Она вспоминала, как следователь спрашивал:

— Скажите, Блок сродни Владимиру Соловьеву? А переводчик Коваленский, кажется, тоже сродни?

— Да.

— Это очень интересно! Вы ведь с ним в одной квартире жили?

— Да, он муж Добровой, двоюродной сестры моего мужа.

— И Коваленский ценил талант Даниила Леонидовича?

— Он ему завидовал.

— Ах так! Но он слушал его произведения?

— Конечно!

(Хлоп! — подумала я. — Западня поймала Коваленского и Доброву.)

А Алла продолжала упоенно рассказывать, с каким интересом спрашивал следователь о творчестве Даниила Андреева: он ценил его творчество, литературную силу романа. И Алла рассказала ему, как созревал замысел романа, кто слушал его чтения и какие высказывал мысли. По делу о написанном Даниилом Андреевым романе сели около 200 человек, получив сроки от 10 до 25 лет. Сама Алла получила 10 лет лагерей и так и не поняла, что она предала всех, что на ее совести все эти жизни.

Она рассказывала мне все следствие, спокойно рисуя плакаты о производстве и беседуя об условности моральных понятий добра и зла, о Достоевском и судьбах русской литературы. И страннее всего то, что у меня не было к ней негодования: все казалось настолько потусторонним, лежащим в ином пласте сознания, что не воспринималось. Вспоминая теперь, ощущаешь ту логику как логику сна.

Вторым художником в КВЧ была «пани Фуля». Она появилась позднее, глубокой осенью, с тем этапом, что держали в осеннюю ночь за воротами, а дневальная, пани Бут, ждала у барака, надеясь узнать что-нибудь о дочерях. Когда впустили и они ринулись в наш барак, продрогшие, — мне бросилась в глаза среди мятущейся толпы хрупкая фигурка с огромными черными глазами на молодом лице, с совершенно седой головой. Заговорила с ней. Не наша манера держать себя; твердый польский акцент.

— Вы давно в Советском Союзе?

— З войны, пани.

— Откуда?

— З Варшавы.

— Большой получили срок?

— Десять лет, прошу пани.

В лагерях не принято расспрашивать. Вежливость позволяет спросить: срок, статью, имя. Дальше человек сам, если хочет, расскажет. Что расскажет — его дело.
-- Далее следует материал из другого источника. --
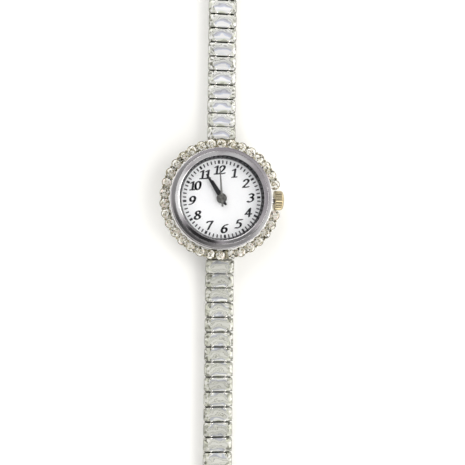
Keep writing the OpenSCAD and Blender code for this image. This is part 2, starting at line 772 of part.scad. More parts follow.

На воле человек — как изюмина в тесте — сидит в своей среде. В лагерях он без среды и без прошлого. Все по ту сторону — неизвестно, условно, призрачно. Прошлое он воссоздает по своему желанию. Настоящее — сегодняшний лагерный день, где он отражен в проявлениях, как под лучом прожектора. Чем труднее и беспощаднее настоящее, тем милее и прекраснее прошлое. В нем часто о желаемом рассказывают как о бывшем. Так в 37-м году женщина в камере на моих глазах выдумала себе ребенка. Войдя в камеру, сказала, что у нее нет детей. Почти у всех в камере — были! О детях говорили, волновались, плакали. Ей показалось, что у нее тоже был ребенок. Через месяц он оброс плотью; она рассказывала, какие у него глаза, волосы, как он смеется, «весь в отца». Она тосковала о нем и плакала, как другие. Это не было ложью. Это состояние сознания, где стерлись грани между желанным и бывшим. Чем это вызвано? Вероятно, тем, что настолько неправдоподобна была ложь, возведенная на нас, настолько невозможно было вообразить себя или окружающих женщин диверсантками, шпионками, террористками, что являлась потребность в правдоподобной и утешительной выдумке. Социальная ложь заражает. Прошлое принималось условно. Оно стало плоскостным отражением желаемого.

Условно «пани Фуля» была принята нами как «писателька». Она сама, пожалуй, верила, что «вся Польша тревожится о ее судьбе», что офицеры, защищавшие Варшаву от немцев, шли с ее именем. Черные глаза ее горели, и седая прядь вдохновенно откидывалась со лба, когда она об этом рассказывала.

Надя Лобова слушала, изумленно открыв глаза, вопросительно поглядывая на Аллу. Алла смаковала романтику. Она нежно заботилась о Фуле, учила писать художественным шрифтом плакаты, растирать краски.